License Server Introduced! NCrunch 2.16 now available

by Remco 10. August 2015 17:00

New License Server

By popular demand, NCrunch now has a custom-built license server designed to take the pain out of license management on large sites.

The server is a web application running under IIS, and it lets you manage your licenses centrally using a web UI.

NCrunch has had client-side support for the license server since the v2.15 release.  Once your organisation has a server set up and running, all you need to do is choose to use it in your license details.



Usage of the license server is entirely optional.  If you want to work offline, you can still enter your license key just the way you used to.

For more information about the new license server, check out the documentation.


Fixes and Compatibility Improvements

v2.16 introduces a number of fixes to issues reported over the last few months.

Worth mentioning is also a significant change to the way in which NCrunch stores its cached data.  The cache file is now packed to reduce redundancy and save disk space.  NCrunch cache files can sometimes become quite large due to the massive amount of coverage data they can store.  v2.16 includes a change to the format of the cache file that reduces its size by approximately 50-60%.  This has also improved initialisation performance, as there is now less I/O involved.


New Challenges for NCrunch

The eco-system NCrunch exists in continues to evolve.  A couple of weeks ago, Microsoft officially released Windows 10.  Just prior to this, we had Visual Studio 2015 and v4.6 of the .NET framework finally hit RTM.

These new platforms bring their own unique challenges.  The good news is that NCrunch has already been integrated with VS2015 since early this year, so there's been plenty of time to work out the kinks and make sure the product works well.

However, Windows 10 and v4.6 of the .NET framework have been a bit more complicated.

Windows 10 introduced a number of changes around the way Windows Store applications interact with the UI.  Unfortunately, this has resulted in a serious regression that prevents a test runner from suppressing splash screens while it initialises Windows Store applications.  This means that if you try to use NCrunch on a Windows Store application under Windows 10, you'll be bombarded with blue ticking screens.  To date, I have found no workaround for this issue, and it also seems to affect VSTest.  I've reported the issue to Microsoft here.  If you're developing Windows Store applications, make sure you vote for this reported issue as without a fix from MS it will be problematic to support Windows Store development under NCrunch in future.

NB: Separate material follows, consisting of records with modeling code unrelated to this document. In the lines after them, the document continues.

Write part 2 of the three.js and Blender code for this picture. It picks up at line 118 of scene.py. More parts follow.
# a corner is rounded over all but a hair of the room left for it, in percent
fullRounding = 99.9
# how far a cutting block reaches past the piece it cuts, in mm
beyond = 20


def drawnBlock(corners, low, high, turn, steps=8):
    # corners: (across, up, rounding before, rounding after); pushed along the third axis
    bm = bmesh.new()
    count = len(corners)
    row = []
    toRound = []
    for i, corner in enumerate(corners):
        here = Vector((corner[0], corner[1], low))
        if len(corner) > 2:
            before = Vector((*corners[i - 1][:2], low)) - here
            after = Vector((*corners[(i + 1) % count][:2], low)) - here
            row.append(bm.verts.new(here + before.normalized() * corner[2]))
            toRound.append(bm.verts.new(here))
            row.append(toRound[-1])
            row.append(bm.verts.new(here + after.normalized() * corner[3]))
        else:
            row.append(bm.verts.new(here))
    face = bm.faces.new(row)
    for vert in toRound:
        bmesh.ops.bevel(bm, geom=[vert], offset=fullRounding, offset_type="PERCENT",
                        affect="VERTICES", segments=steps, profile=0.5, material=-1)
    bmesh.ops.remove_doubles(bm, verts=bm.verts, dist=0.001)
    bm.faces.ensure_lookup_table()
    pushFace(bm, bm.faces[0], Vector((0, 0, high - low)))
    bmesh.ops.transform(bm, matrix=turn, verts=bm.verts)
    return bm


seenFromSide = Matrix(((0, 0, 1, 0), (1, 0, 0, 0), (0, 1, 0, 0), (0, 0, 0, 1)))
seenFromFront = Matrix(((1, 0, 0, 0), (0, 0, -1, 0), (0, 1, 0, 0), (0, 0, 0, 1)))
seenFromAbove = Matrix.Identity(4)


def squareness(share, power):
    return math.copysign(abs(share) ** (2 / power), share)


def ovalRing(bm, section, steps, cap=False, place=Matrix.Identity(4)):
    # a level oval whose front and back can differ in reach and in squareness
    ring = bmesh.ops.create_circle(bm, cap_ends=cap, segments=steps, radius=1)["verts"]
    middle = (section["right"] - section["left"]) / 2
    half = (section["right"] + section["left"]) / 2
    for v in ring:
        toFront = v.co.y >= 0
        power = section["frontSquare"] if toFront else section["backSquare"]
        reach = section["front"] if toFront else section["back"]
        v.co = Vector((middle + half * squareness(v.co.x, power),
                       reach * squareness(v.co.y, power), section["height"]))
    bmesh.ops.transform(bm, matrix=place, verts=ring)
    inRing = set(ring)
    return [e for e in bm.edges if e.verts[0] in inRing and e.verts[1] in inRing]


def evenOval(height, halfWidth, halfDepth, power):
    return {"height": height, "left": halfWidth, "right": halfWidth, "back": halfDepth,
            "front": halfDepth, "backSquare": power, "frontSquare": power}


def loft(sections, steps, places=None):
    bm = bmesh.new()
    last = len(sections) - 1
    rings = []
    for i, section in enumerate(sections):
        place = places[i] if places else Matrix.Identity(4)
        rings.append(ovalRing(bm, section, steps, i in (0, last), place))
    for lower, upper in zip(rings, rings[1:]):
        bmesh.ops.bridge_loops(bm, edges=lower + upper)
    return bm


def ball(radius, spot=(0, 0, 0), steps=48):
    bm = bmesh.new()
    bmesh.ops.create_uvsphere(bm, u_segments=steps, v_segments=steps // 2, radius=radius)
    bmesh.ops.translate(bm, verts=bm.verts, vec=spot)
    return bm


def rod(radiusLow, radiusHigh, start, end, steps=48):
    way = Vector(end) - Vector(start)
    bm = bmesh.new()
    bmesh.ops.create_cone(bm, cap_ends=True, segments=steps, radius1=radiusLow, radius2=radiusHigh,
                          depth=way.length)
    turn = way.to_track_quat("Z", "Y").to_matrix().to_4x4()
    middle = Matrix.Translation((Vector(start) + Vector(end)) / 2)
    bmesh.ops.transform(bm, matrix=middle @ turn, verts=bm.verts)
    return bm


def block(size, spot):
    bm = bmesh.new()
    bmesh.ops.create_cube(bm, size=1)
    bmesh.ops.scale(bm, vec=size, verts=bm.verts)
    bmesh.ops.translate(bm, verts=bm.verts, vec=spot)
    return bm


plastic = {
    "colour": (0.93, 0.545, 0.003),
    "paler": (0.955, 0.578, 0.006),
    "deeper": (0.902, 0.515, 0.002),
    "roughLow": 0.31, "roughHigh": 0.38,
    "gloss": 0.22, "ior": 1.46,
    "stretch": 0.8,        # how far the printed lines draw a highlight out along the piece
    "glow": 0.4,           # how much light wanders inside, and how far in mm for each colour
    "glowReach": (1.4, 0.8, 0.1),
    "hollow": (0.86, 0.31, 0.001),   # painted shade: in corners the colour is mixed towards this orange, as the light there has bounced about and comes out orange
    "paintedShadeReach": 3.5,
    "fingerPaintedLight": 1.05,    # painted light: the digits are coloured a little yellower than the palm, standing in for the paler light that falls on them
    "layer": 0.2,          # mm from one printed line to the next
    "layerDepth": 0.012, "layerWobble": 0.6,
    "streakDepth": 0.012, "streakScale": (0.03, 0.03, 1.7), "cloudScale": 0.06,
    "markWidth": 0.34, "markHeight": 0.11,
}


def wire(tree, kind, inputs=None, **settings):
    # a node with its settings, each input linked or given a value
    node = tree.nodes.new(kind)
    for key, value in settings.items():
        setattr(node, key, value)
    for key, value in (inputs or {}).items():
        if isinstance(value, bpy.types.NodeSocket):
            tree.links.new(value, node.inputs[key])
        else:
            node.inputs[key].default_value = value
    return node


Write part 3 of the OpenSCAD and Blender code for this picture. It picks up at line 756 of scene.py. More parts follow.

v4.6 of the .NET framework has also introduced some very interesting changes to the way the .NET garbage collector functions in x64 processes.  The changes seem to trigger excessive GC activity during certain algorithms used by NCrunch for its internal processing.  The impact is very significant - where under an x86 process the NCrunch engine could index a large amount of code coverage in about 5 seconds, this can take over 2 minutes when the engine is running under x64.  It seems that these changes are present for all versions of the .NET framework once v4.6 has been installed, so there is no avoiding them simply by switching framework.  I have so far been unable to build a self contained code sample that will surface the issue in a way that I can report it, but I believe that the issue only presents itself in very specific and complex scenarios.

NCrunch v2.16 introduces a workaround that suppresses GC activity during code coverage indexing.  This effectively allows the x64 engine to initialise itself at full speed.  My tests so far indicate that other algorithms inside the engine do not seem likely to trigger the issue, but I have still observed some unusual GC behaviour on large solutions.  If you're running on a system with .NET v4.6 installed and you notice the NCrunch engine locking up for periods of time, try changing your engine hosting strategy to x86SatelliteProcess.  This will run the NCrunch engine under x86 - where the issue doesn't seem to exist.  Hopefully this will be tracked down soon and MS will put out a fix for it.


Anyway, v2.16 is available for download.  You can also check out the full list of changes here.


*********** Update 14-Aug-2015:

Maoni Stephens (on the CLR GC Team) has posted that Microsoft are aware of a GC performance issue similar (or identitical) to the issue I've described above.  It looks like they are planning to include a fix in the next hotfix rollup for 4.6.


Comments (2) -

Mathias Lorenzen
Mathias Lorenzen Denmark
8/11/2015 12:25:48 AM #

As for the X86 working while X64 does not in .NET 4.6, could this be due to RyuJIT, which happens to only be available for the X64 flavor? Also, there has been reported a critical bug in RyuJIT which still hasn't been patched.

Remco New Zealand
8/11/2015 8:18:44 AM #

I strongly suspected this to be the case, so I disabled RyuJIT for the NCrunch engine process.  Unfortunately, the issue still seemed to exist.  It looks like many of the GC upgrades were introduced outside of RyuJIT, which is quite concerning as there is no way to turn them off.

I have seen at least one other GC performance issue reported that was related to RyuJIT though, so if you're seeing strange things happen then disabling RyuJIT would still be a good way to go.